Google webmaster tools is amazingly good for this. They will report dead links, 404’s, etc. You can even limit by date, so if you make changes to your site, you can look at dead links in your site that happen only after a certain date. It’s fantastic and incredibly useful.
It’s especially useful if you are making changes to a new design, site structure, etc. It’s very easy to have navigation links point to the wrong url, especially if you use Search Engine Friendly URL’s. Sometimes using SEF URL’s will cause relative url’s to link in the wrong directory. This can be easy to overlook and will cause major usability problems unless you catch them.
There’s a WordPress 404 Notifier plugin which is useful – it sends you an email whenever your blog displays a 404 or page not found message, but lots of comment spam will trigger a 404 so you need to setup some email filters. The advantage of this plugin is that it will find dead links coming from other sites too.
Darren,
I use Dead-Links. Like you said, it only checks to a certain depth. I actually never realized how many links I had.
Any recommendation on frequency as to how often you should check for dead links?
In my six months of blogging, I’ve only run across one “dead-ish” link where I linked to a newspaper article that had been moved into archive. So a 404 doesn’t show up in that situation. Any suggestions for the best way to deal with those?
Nice tool! (I’m using it right now and discovering all the data my blog has).
Quite impressive and very useful: thank you very much for showing it to us today :-)
Regards from Spain :-)
Paquito.
http://paquito4ever.blogspot.com
Darren you write some good posts. What I don’t understand is how John Chow is more popular than you
My question is: What do you do with the links that are dead? The Wayback machine is no good unless the page had been there ten months ago or so. Sure, sometimes you can find a replacement, but more often it’s just gone.
Do you unlink them and leave a note that the link is dead and was removed? Delete the post? (In some cases, the post makes no sense without the link.)
What?
Al – I generally rewrite the post to make it make sense. Sometimes (if the post centered around the link) that means making a note of it – sometimes it simply means rewriting the post slightly and removing the link.
Alex – John and I have very very different approaches and as a result attract quite different readers.
Sheila – I try to go a on a dead link hunt every few months – but it’s getting harder and harder as my archives grow. I tend to do a month at a time.
For me ,it is easy to do.Until now,only 20 or more friend links.
But these tool are useful to check all of my blogs,thanks for advice.
I too use Google webmaster to check for dead links. But I do not know what to do with the dead links.
I have quite a few dead links as I shift to a new domain and change the permalink structure.

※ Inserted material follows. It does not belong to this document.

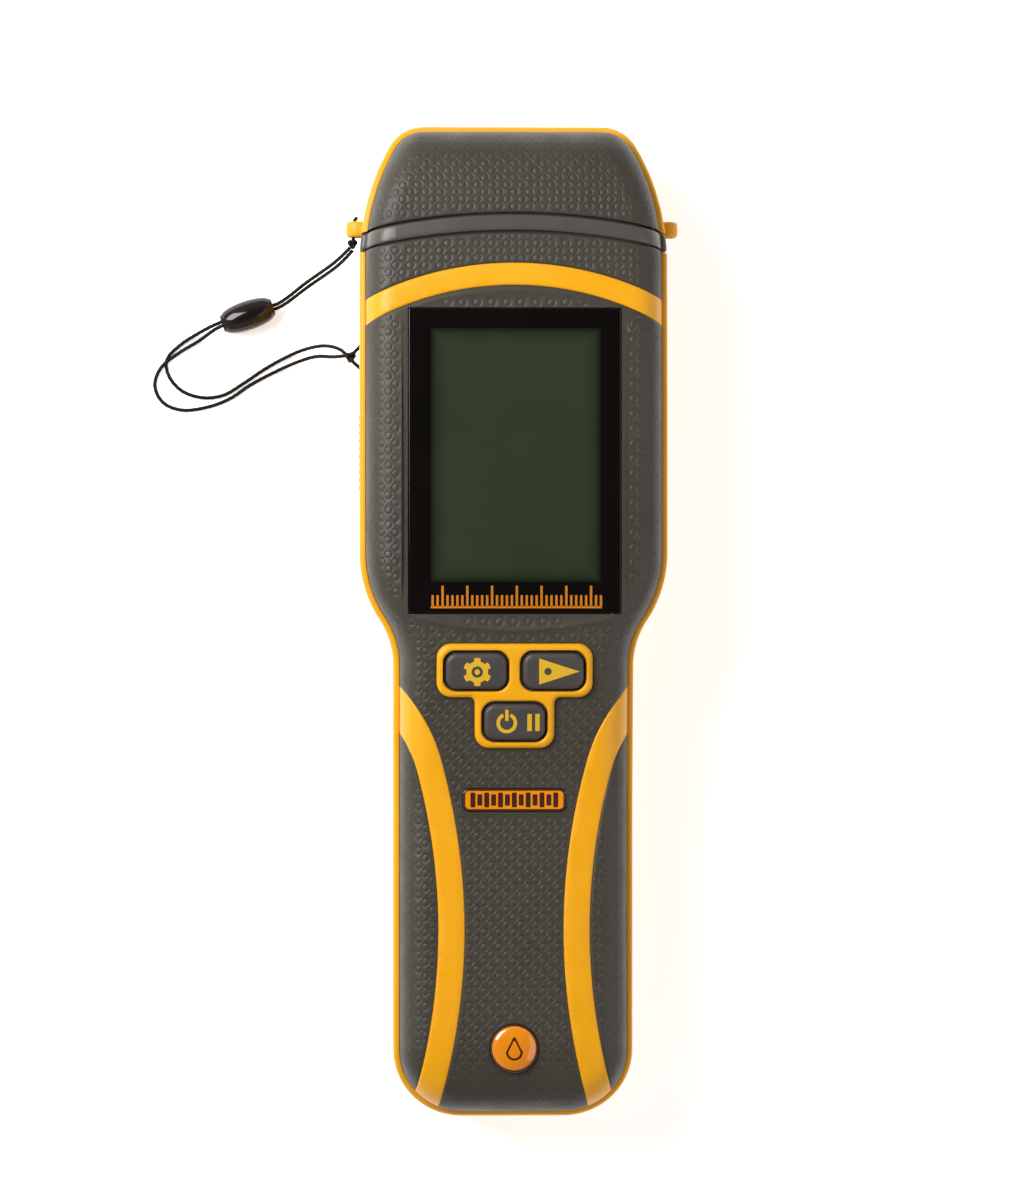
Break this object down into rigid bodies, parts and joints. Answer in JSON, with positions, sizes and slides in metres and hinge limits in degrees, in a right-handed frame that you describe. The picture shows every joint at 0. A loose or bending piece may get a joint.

I know Google webmaster has a url removal tool, but it can only remove one link at a time.
Anyone had any ideas or plugin to bulk remove these deadlinks?
Hi Darren,
You didn’t install the subscribe to comments plugin? Cant find the check box…
For those on linux, klinkstatus seems to be a good option to check for broken links.
http://klinkstatus.kdewebdev.org/
Alex,
John’s blog is popular cos it feeds on hype and little substance. Darren’s is all substance and no hype – typical aussie.
If you hav Dreameaver you can select the Results Tab, then click on “Link Checker” it will run through and tell you broken links, orphaned files and external links. Pretty slick feature.
Hi Darren I have been a regular problogger reader… and have gathered loads of my knowledge from here… you have been doing a great job… thx for pointing out the dead link concept… m just getting started with blogging and will certainly keep track of your postings… great going :)
Would recommend Xenu, used it at work several times and always works…
blogmunch – took the subscribe to comments button off a while ago as I had some bugs with it. Hopefully will bring it back soon!
i use Google Webmaster tool. But you can’t check your links “on-a-fly” with it. So thanks for advice! :)
As someone mentioned already, W3C provides a link checker. I’ve also used the one at http://www.iwebtool.com/broken_link_checker, which works on a page-by-page basis.
The beta version of wget 1.11 can also be used for this, with the –spider command-line option, but it’s not so user-friendly, being a command-line tool.
This is interesting. I used to author an appliction for this (called Java ALiVe!), but abandoned it a few years ago. I just started thinking about bringing it back yesterday.
Maybe now is a good time… :-)
Take care with ads and affiliate programmes when checking Links! Google is not amused if it got such false hits from your Linkchecker, you NEED to exclude these somehow.
Shameless plug: http://blog.oncode.info/2007/08/25/tote-links-in-einem-blog-oder-einer-website-finden/ describes how to do that with the commandline app “linkchecker”.
Last week or so, I got to know about Xenu from John of V7N. It’s an excellent tool. It even gives a report on missed images.
Google ads won’t be hit by them unless it also pulls in javascript, so that is fairly safe.
Please pardon the plug, but WebLight http://www.illumit.com/weblight is one of the few link checkers that is practical to use on large or complicated sites.
It’s not free, but it also identifies non-standard markup. It can save you a lot of time for $25.
There is an extraordinary Plugin for WordPress! Just amazing!
http://w-shadow.com/blog/2007/08/05/broken-link-checker-for-wordpress/
@Better Blogging with Michael Martine: Thank you! This was actually what I was looking for when I arrived here via Google.
-=-=-=-
Another good link checker to try is KLinkStatus if you are on Linux.
very informative posts and haven’t ever think of it. thanks to share with us.